Le chef de l’Etat a mis en exergue
l’importance des relations bilatérales entre les deux pays lors de sa réunion avec cheikh Tamim Ben Hamad Al Thani en présence de son père cheikh Hamad. Pour sa part, cheikh Tamim a souligné, que la présence des Libanais qui travaillent au Qatar sera toujours protégée et qu’ils étaient considérés «par les Qataris comme des membres de la famille». «Les Libanais travaillent en respectant les lois du Qatar et contribuent à l’essor et au
développement du pays», a-t-il ajouté.
Boycott des produits iraniens
Des chaînes de supermarchés au Koweït ont lancé une campagne de boycott des produits iraniens. Selon la presse, au moins neuf des cinquante «sociétés coopératives», qui gèrent des supermarchés, ont annoncé avoir retiré de leurs rayons les produits iraniens pour protester contre le soutien de Téhéran au régime de Bachar el-Assad. Ces sociétés contrôlent largement le secteur de la vente au détail dans le riche émirat pétrolier du Golfe. L’une d’elles a indiqué que la prochaine étape serait le limogeage des employés iraniens et la résiliation de leurs permis de séjour. Dans le cas de son
application, cette mesure pourrait affecter près de 50 000 Iraniens travaillant au Koweït.

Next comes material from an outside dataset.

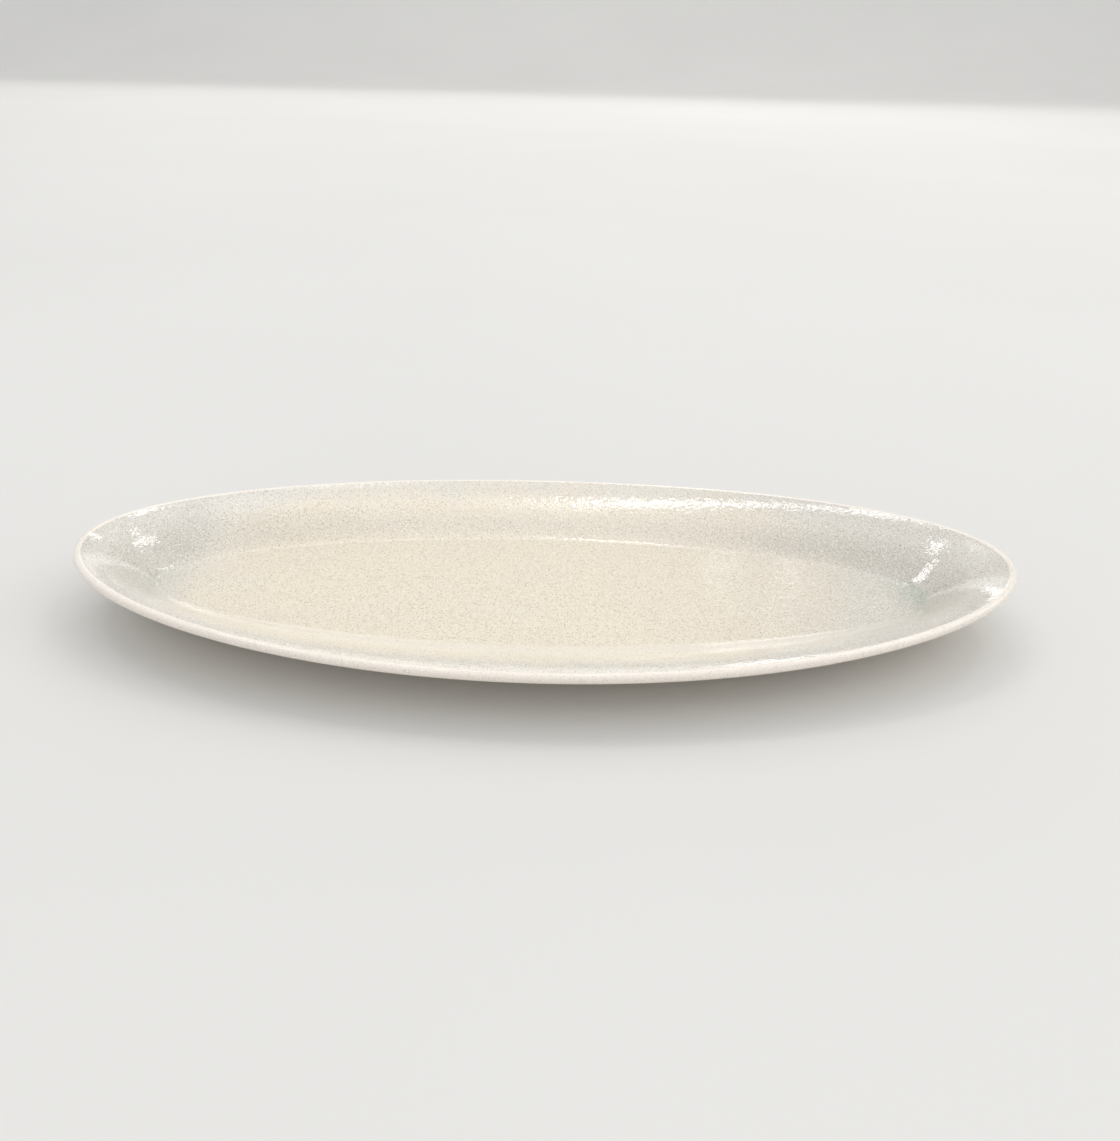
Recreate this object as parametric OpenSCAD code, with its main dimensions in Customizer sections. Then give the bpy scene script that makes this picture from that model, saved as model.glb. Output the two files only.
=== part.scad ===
// Long oval serving platter in speckled stoneware, with a glazed face and back and a dry foot ring.
// The origin is on the table, under the middle of the dish. X runs along the dish and Z is up.
// Every surface is swept round the dish from one cross-section, so body and glaze fit face to face.

/* [Platter] */
// Overall length, tip to tip
platter_l = 406; // [380:2:430]
// Overall width across the middle
platter_w = 178; // [170:1:190]
// Length of the flat floor
floor_l = 338; // [310:1:344]
// Width of the flat floor
floor_w = 92; // [84:1:98]
// How far the middle of the floor lies off the middle of the dish, along its length
floor_shift = -3; // [-5:0.5:5]
// How much the rim is narrowed towards its ends, as a share of its width
rim_taper = 0.043; // [0:0.001:0.08]
// How much the floor is narrowed towards its ends, as a share of its width
floor_taper = 0.065; // [0:0.001:0.1]

/* [Wall] */
// Height of the lip's centre above the floor, at the middle of each long side
side_rise = 11.8; // [9:0.1:16]
// How much higher the lip stands at the two ends
end_lift = 6.5; // [0:0.1:10]
// Slope of the wall where it runs into the lip, at the middle of each long side, in degrees
side_slope = 10; // [4:1:14]
// The same slope at the two ends, in degrees
end_slope = 24; // [14:1:27]
// Length of the tight curve between floor and wall, as a share of the wall's run
corner_share = 0.08; // [0.05:0.01:0.2]
// Length of the softer curve between underside and back, as a share of the wall's run
heel_share = 0.14; // [0.1:0.01:0.2]
// Length of the flared stretch below the lip, as a share of the wall's run
flare_share = 0.45; // [0.4:0.01:0.55]
// How far the round of the lip stands proud of the face, in degrees
lip_proud = 16; // [0:1:30]

/* [Thickness] */
// Thickness of the round lip, glaze included
lip_t = 4; // [3.4:0.1:5]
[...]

Expulsions confessionnelles
La politique étrangère du Hezbollah commence à donner ses premiers résultats, exacerbant la tendance amorcée en 2009, lorsqu’une centaine de chiites libanais auraient été expulsés des Emirats arabes unis. Selon certaines sources, le Koweït aurait pris des mesures à l’encontre des Libanais en durcissant les conditions d’octroi de visas depuis le début des soulèvements
populaires régionaux. Selon l’AFP, les mois derniers, près de 18 Libanais ont été expulsés du Qatar, après la décision des pays du CCG prévoyant des sanctions contre les «membres» du Hezbollah résidant dans ces pays. Le site d’information nowlebanon a rapporté que les Emirats arabes unis pourraient abolir sous peu les permis de séjour de 1 200 Libanais.
Parallèlement, l’un des pays du Conseil de
coopération du Golfe aurait informé le palais Bustros de sa décision d’expulser neuf
ressortissants libanais, dont deux sunnites, deux chrétiens et cinq chiites.